- [YOUR INSTRUCTIONS] Pull out every line below containing the word "that".

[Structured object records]

■ ■ ■

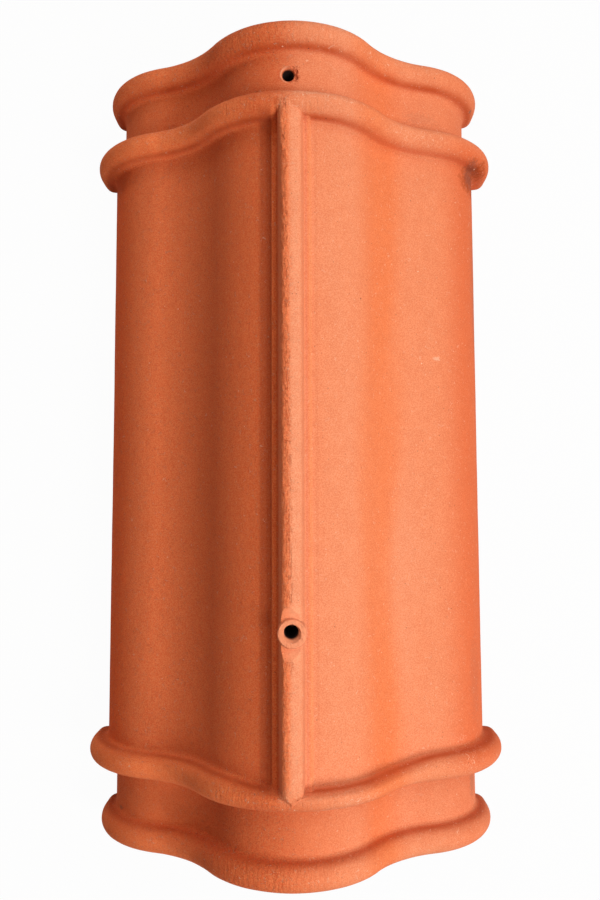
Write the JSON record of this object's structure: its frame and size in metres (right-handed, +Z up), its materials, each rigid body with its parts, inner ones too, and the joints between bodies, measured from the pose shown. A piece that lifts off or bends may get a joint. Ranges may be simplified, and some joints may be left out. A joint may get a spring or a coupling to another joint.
{
  "type": "clay roof ridge tile",
  "caption": "Ornamental clay ridge tile: hump-backed saddle with round beads round both ends, a pitched rib along the crown and screw and nail holes.",
  "frame": {"origin": "middle of the footprint, on the floor under the tile's two feet", "axes": "+Y along the tile towards its upper end, the one with the nail hole; +Z up through the crown; +X across the tile, to the right of someone who looks along +Y"},
  "size_m": [0.2424, 0.44, 0.1127],
  "materials": {
    "clay": "matt unglazed fired clay, orange"
  },
  "bodies": {
    "root": {"ridge_tile": "clay"}
  },
  "joints": []
}
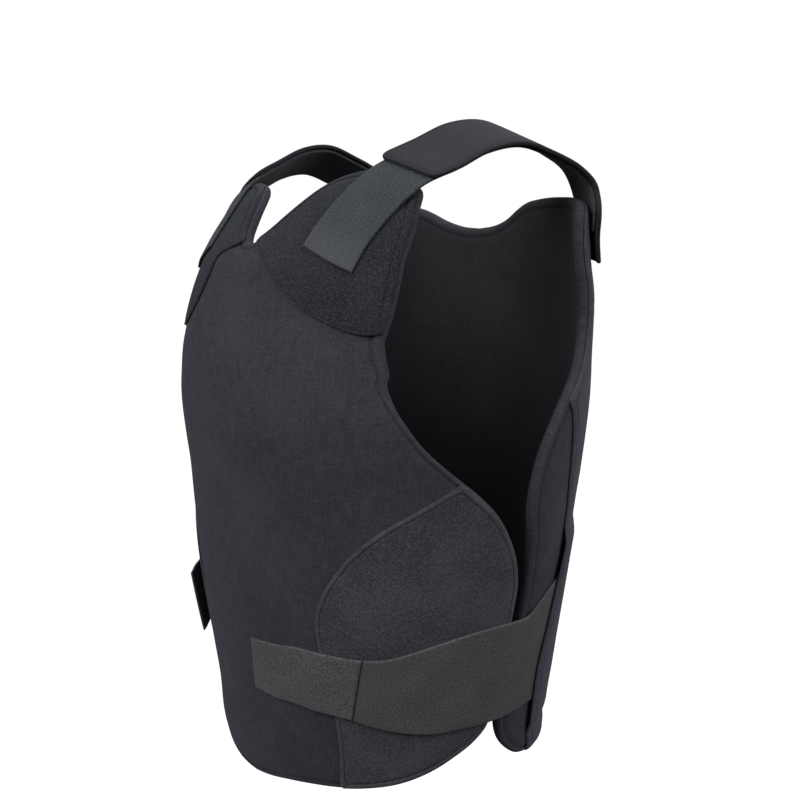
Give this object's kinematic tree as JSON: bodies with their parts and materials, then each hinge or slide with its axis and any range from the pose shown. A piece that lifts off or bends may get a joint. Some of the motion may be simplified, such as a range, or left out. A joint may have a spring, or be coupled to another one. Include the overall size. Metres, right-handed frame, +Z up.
{
  "type": "concealable body armour vest",
  "caption": "Soft concealable armour vest in its worn form: padded front and back panels joined by elastic shoulder straps and wide elastic side straps with hook tabs.",
  "frame": {"origin": "midway between the two shoulder straps, level with the top of the wearer's shoulders and inside the neck opening", "axes": "+Z up along the wearer's spine; -Y the way the wearer faces; +X to the wearer's left"},
  "size_m": [0.306, 0.2626, 0.4471],
  "materials": {
    "carrier_cloth": "matt woven cloth, near black",
    "loop_cloth": "brushed loop fabric, black",
    "ribbed_elastic": "cross-ribbed elastic webbing, bluish dark grey",
    "side_elastic": "smooth woven elastic, dark grey",
    "pad_cloth": "smooth matt cloth, dark grey",
    "hook_tab": "grainy hook fabric, dark grey",
    "cover_cloth": "matt woven cloth, near black"
  },
  "bodies": {
    "root": {"front_panel": "carrier_cloth", "back_panel": "carrier_cloth", "shoulder_patch_left": "loop_cloth", "shoulder_patch_right": "loop_cloth", "side_patch_left": "loop_cloth", "side_patch_right": "loop_cloth", "shoulder_strap_left": "ribbed_elastic", "shoulder_strap_right": "ribbed_elastic", "shoulder_pad_left": "pad_cloth", "shoulder_pad_right": "pad_cloth", "side_strap_left": "side_elastic", "side_strap_right": "side_elastic", "side_tab_left": "hook_tab", "side_tab_right": "hook_tab", "back_cover": "cover_cloth"}
  },
  "joints": []
}
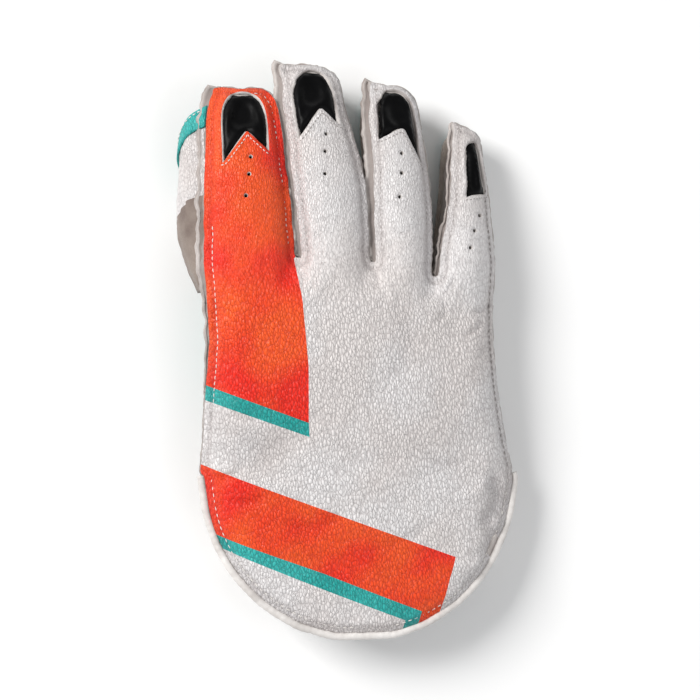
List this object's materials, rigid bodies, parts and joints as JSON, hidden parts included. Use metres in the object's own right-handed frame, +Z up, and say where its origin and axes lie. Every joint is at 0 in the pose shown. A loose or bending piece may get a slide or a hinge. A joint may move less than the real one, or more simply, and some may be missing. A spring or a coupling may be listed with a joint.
{
  "type": "wicketkeeping glove",
  "caption": "Right-hand wicketkeeping glove lying palm down, with moulded fingertip caps, a flared cuff and a web to the folded thumb.",
  "frame": {"origin": "on the floor, under the middle of the glove's bounding box", "axes": "+Y from the cuff to the fingertips, +X from the thumb side to the little finger, +Z up, out of the back of the hand"},
  "size_m": [0.188, 0.306, 0.0563],
  "materials": {
    "back_leather": "pebble-grained white leather printed orange and teal, soft sheen",
    "palm_leather": "plain white leather, soft sheen",
    "side_leather": "white leather strips with raw cut edges",
    "palm_rubber": "dimpled teal rubber, matt",
    "finger_cap": "black moulded cap, glossy",
    "web_leather": "white leather with a tan suede back",
    "web_binding": "teal leather strip with a white running stitch",
    "cuff_binding": "white bound edge, puckered by its stitches"
  },
  "bodies": {
    "root": {"back_panel": "back_leather", "palm_panel": "palm_leather", "palm_facing": "palm_rubber", "thumb_back": "palm_leather", "thumb_palm": "palm_rubber", "web": "web_leather", "web_strip": "web_binding", "cuff_binding_back": "cuff_binding", "cuff_binding_palm": "cuff_binding", "finger_cap_index": "finger_cap", "finger_cap_middle": "finger_cap", "finger_cap_ring": "finger_cap", "finger_cap_little": "finger_cap", "sidewall_index": "side_leather", "sidewall_middle": "side_leather", "sidewall_ring": "side_leather", "sidewall_little": "side_leather", "sidewall_hand_inner": "side_leather", "sidewall_hand_outer": "side_leather"}
  },
  "joints": []
}
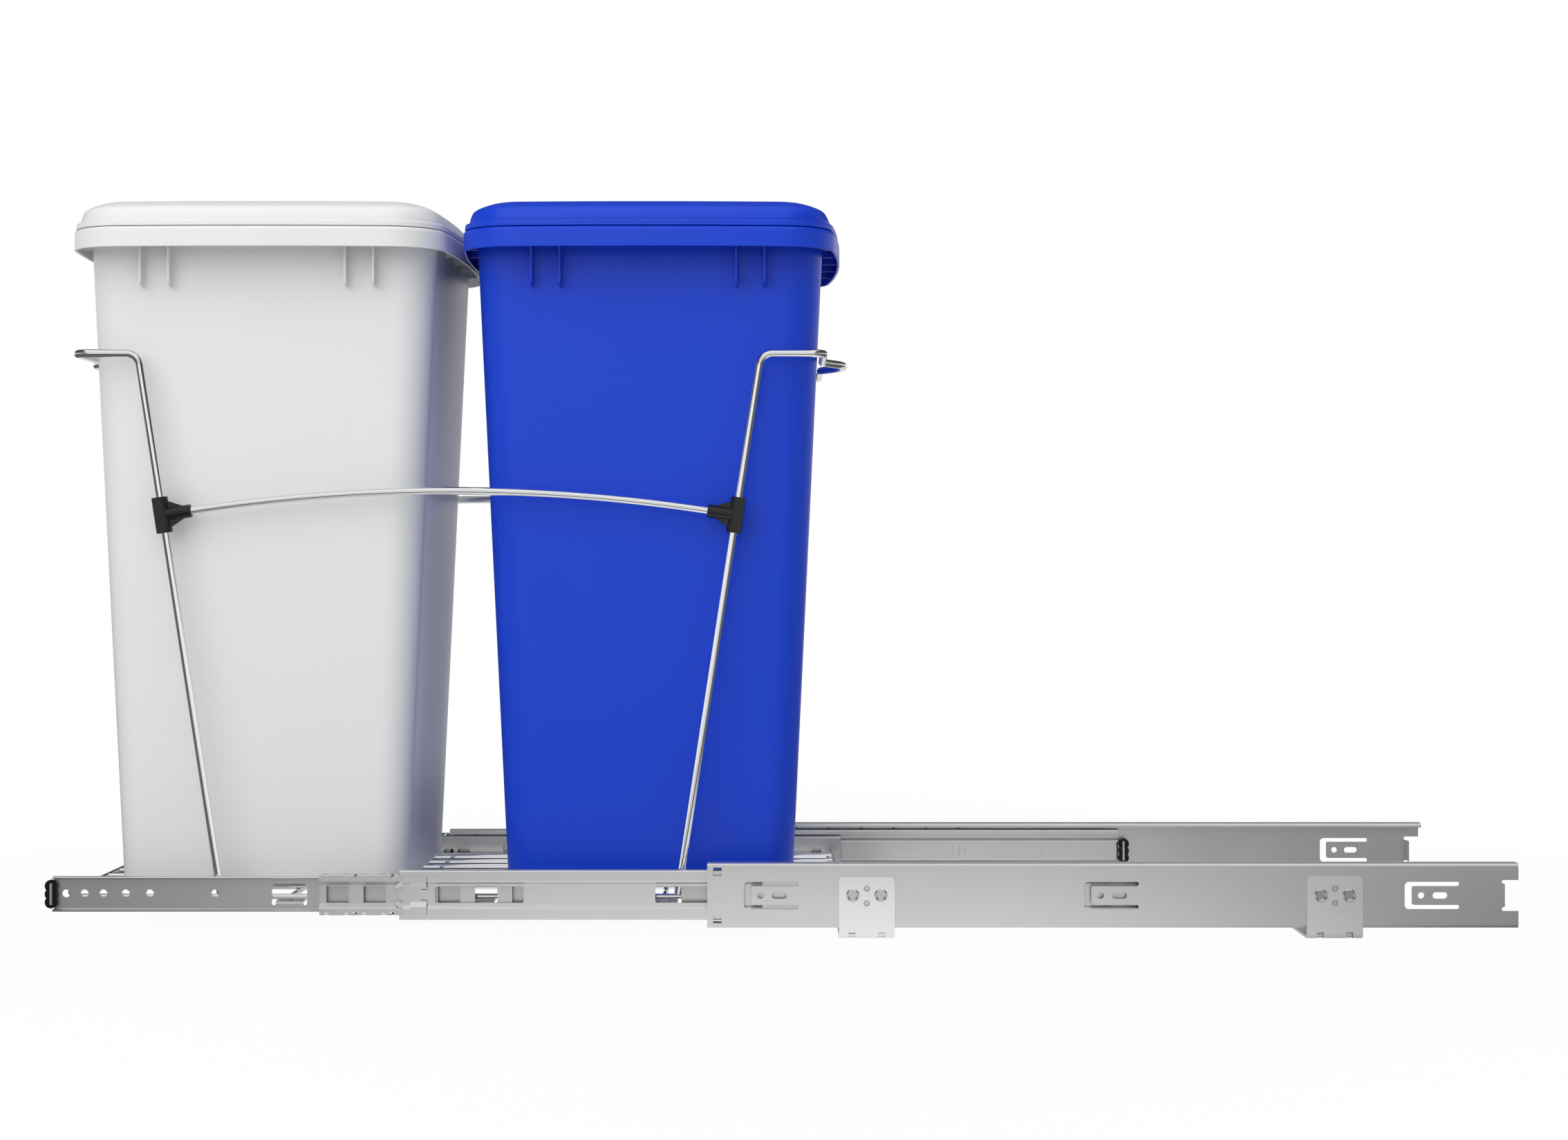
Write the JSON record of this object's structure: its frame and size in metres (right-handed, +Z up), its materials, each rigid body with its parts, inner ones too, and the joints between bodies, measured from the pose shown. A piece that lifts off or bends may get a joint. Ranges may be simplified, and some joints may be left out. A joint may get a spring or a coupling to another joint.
{
  "type": "pull-out waste bin unit",
  "caption": "Under-counter pull-out waste unit: lidded plastic bins in a chromed wire cradle that rolls on full-extension ball-bearing slides over cross rails.",
  "frame": {"origin": "middle of the front cross rail's underside, on the cabinet floor", "axes": "+X to the back of the cabinet, +Y to its left side, +Z up; the unit pulls out along -X"},
  "size_m": [1.018, 0.3, 0.514],
  "materials": {
    "rail": "bright zinc plate",
    "rivet": "bright nickel plate",
    "slide": "zinc plate, satin",
    "cage": "thin pressed sheet, satin",
    "wire": "polished chrome plate",
    "tee": "moulded black, semi-gloss",
    "buffer": "black, matt",
    "white_plastic": "moulded, satin",
    "blue_plastic": "moulded, satin"
  },
  "bodies": {
    "base": {"front_cross_rail": "rail", "rear_cross_rail": "rail", "front_rivet_a_right": "rivet", "front_rivet_b_right": "rivet", "rear_rivet_a_right": "rivet", "rear_rivet_b_right": "rivet", "front_rivet_a_left": "rivet", "front_rivet_b_left": "rivet", "rear_rivet_a_left": "rivet", "rear_rivet_b_left": "rivet", "cabinet_member_right": "slide", "cabinet_member_left": "slide"},
    "outer_cage_right": {"outer_ball_cage_right": "cage"},
    "outer_cage_left": {"outer_ball_cage_left": "cage"},
    "intermediate_right": {"intermediate_member_right": "slide", "rear_buffer_right": "buffer"},
    "intermediate_left": {"intermediate_member_left": "slide", "rear_buffer_left": "buffer"},
    "inner_cage_right": {"inner_ball_cage_right": "cage"},
    "inner_cage_left": {"inner_ball_cage_left": "cage"},
    "carriage": {"drawer_member_right": "slide", "drawer_member_left": "slide", "front_buffer_right": "buffer", "front_buffer_left": "buffer", "wire_tray": "wire", "front_hoop": "wire", "rear_hoop": "wire", "side_arch_right": "wire", "side_arch_left": "wire", "front_tee_right": "tee", "rear_tee_right": "tee", "front_tee_left": "tee", "rear_tee_left": "tee"},
    "white_bin": {"front_bin": "white_plastic"},
    "white_lid": {"front_lid": "white_plastic"},
    "blue_bin": {"rear_bin": "blue_plastic"},
    "blue_lid": {"rear_lid": "blue_plastic"}
  },
  "joints": [
    {"name": "carriage_slide", "type": "slide", "parent": "base", "child": "carriage", "axis": [-1, 0, 0], "range_m": [-0.441, 0.106]},
    {"name": "intermediate_right_slide", "type": "slide", "parent": "base", "child": "intermediate_right", "axis": [-1, 0, 0], "range_m": [-0.2205, 0.053]},
    {"name": "intermediate_left_slide", "type": "slide", "parent": "base", "child": "intermediate_left", "axis": [-1, 0, 0], "range_m": [-0.2205, 0.053]},
    {"name": "inner_cage_right_roll", "type": "slide", "parent": "base", "child": "inner_cage_right", "axis": [-1, 0, 0], "range_m": [-0.33075, 0.0795]},
    {"name": "inner_cage_left_roll", "type": "slide", "parent": "base", "child": "inner_cage_left", "axis": [-1, 0, 0], "range_m": [-0.33075, 0.0795]},
    {"name": "outer_cage_right_roll", "type": "slide", "parent": "base", "child": "outer_cage_right", "axis": [-1, 0, 0], "range_m": [-0.11025, 0.0265]},
    {"name": "outer_cage_left_roll", "type": "slide", "parent": "base", "child": "outer_cage_left", "axis": [-1, 0, 0], "range_m": [-0.11025, 0.0265]},
    {"name": "white_bin_lift", "type": "slide", "parent": "carriage", "child": "white_bin", "axis": [0, 0, 1], "range_m": [0, 0.4]},
    {"name": "blue_bin_lift", "type": "slide", "parent": "carriage", "child": "blue_bin", "axis": [0, 0, 1], "range_m": [0, 0.4]},
    {"name": "white_lid_lift", "type": "slide", "parent": "white_bin", "child": "white_lid", "axis": [0, 0, 1], "range_m": [0, 0.12]},
    {"name": "blue_lid_lift", "type": "slide", "parent": "blue_bin", "child": "blue_lid", "axis": [0, 0, 1], "range_m": [0, 0.12]}
  ],
  "couplings": [
    {"joint": "intermediate_right_slide", "follows": "carriage_slide", "ratio": 0.5},
    {"joint": "intermediate_left_slide", "follows": "carriage_slide", "ratio": 0.5},
    {"joint": "inner_cage_right_roll", "follows": "carriage_slide", "ratio": 0.75},
    {"joint": "inner_cage_left_roll", "follows": "carriage_slide", "ratio": 0.75},
    {"joint": "outer_cage_right_roll", "follows": "carriage_slide", "ratio": 0.25},
    {"joint": "outer_cage_left_roll", "follows": "carriage_slide", "ratio": 0.25}
  ]
}
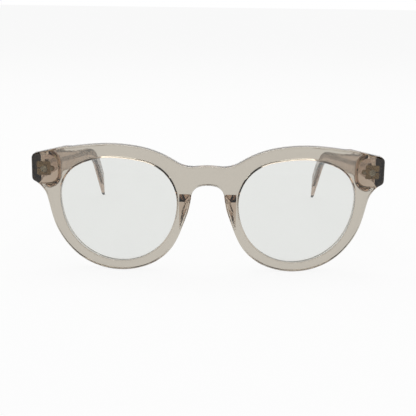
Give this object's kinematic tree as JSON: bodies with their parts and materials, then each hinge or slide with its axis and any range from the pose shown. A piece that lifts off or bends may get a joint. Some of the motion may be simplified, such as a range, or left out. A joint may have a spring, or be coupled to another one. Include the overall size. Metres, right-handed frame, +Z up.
{
  "type": "round eyeglasses",
  "caption": "Round full-rim eyeglasses in clear champagne acetate, with a saddle bridge, raised nose pads and temples that fold on screwed hinges.",
  "frame": {"origin": "middle of the bounding box seen from above, on the table that the open glasses stand on", "axes": "-Y the way the wearer looks, +Y back along the temples, +X to the right seen from the front, +Z up"},
  "size_m": [0.142, 0.1472, 0.0514],
  "materials": {
    "acetate_front": "polished clear champagne cellulose acetate",
    "acetate_pad": "polished clear champagne cellulose acetate",
    "acetate_temple": "polished clear champagne cellulose acetate",
    "lens": "clear coated lens plastic",
    "hinge_metal": "satin nickel silver, warm",
    "stud_metal": "tinned grey metal",
    "screw_metal": "bright turned steel",
    "core_metal": "drawn nickel silver strip"
  },
  "bodies": {
    "front_frame": {"front": "acetate_front", "lens_left": "lens", "lens_right": "lens", "nose_pad_left": "acetate_pad", "nose_pad_right": "acetate_pad", "front_hinge_left": "hinge_metal", "front_hinge_right": "hinge_metal", "anchor_stud_left": "stud_metal", "anchor_stud_right": "stud_metal", "locating_pin_left": "stud_metal", "locating_pin_right": "stud_metal", "hinge_screw_left": "screw_metal", "hinge_screw_right": "screw_metal"},
    "left_temple": {"temple_left": "acetate_temple", "temple_core_left": "core_metal", "temple_hinge_left": "hinge_metal"},
    "right_temple": {"temple_right": "acetate_temple", "temple_core_right": "core_metal", "temple_hinge_right": "hinge_metal"}
  },
  "joints": [
    {"name": "left_temple_fold", "type": "hinge", "parent": "front_frame", "child": "left_temple", "pos_m": [-0.0652, -0.05701, 0.03977], "axis": [0, 0, -1], "range_deg": [0, 86]},
    {"name": "right_temple_fold", "type": "hinge", "parent": "front_frame", "child": "right_temple", "pos_m": [0.0652, -0.05701, 0.03977], "axis": [0, 0, 1], "range_deg": [0, 80]}
  ]
}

■ ■ ■

- [ANSWER TO THE TASK]
Write the JSON record of this object's structure: its frame and size in metres (right-handed, +Z up), its materials, each rigid body with its parts, inner ones too, and the joints between bodies, measured from the pose shown. A piece that lifts off or bends may get a joint. Ranges may be simplified, and some joints may be left out. A joint may get a spring or a coupling to another joint.
Give this object's kinematic tree as JSON: bodies with their parts and materials, then each hinge or slide with its axis and any range from the pose shown. A piece that lifts off or bends may get a joint. Some of the motion may be simplified, such as a range, or left out. A joint may have a spring, or be coupled to another one. Include the overall size. Metres, right-handed frame, +Z up.
Write the JSON record of this object's structure: its frame and size in metres (right-handed, +Z up), its materials, each rigid body with its parts, inner ones too, and the joints between bodies, measured from the pose shown. A piece that lifts off or bends may get a joint. Ranges may be simplified, and some joints may be left out. A joint may get a spring or a coupling to another joint.
  "caption": "Under-counter pull-out waste unit: lidded plastic bins in a chromed wire cradle that rolls on full-extension ball-bearing slides over cross rails.",
Give this object's kinematic tree as JSON: bodies with their parts and materials, then each hinge or slide with its axis and any range from the pose shown. A piece that lifts off or bends may get a joint. Some of the motion may be simplified, such as a range, or left out. A joint may have a spring, or be coupled to another one. Include the overall size. Metres, right-handed frame, +Z up.
  "caption": "Round full-rim eyeglasses in clear champagne acetate, with a saddle bridge, raised nose pads and temples that fold on screwed hinges.",
  "frame": {"origin": "middle of the bounding box seen from above, on the table that the open glasses stand on", "axes": "-Y the way the wearer looks, +Y back along the temples, +X to the right seen from the front, +Z up"},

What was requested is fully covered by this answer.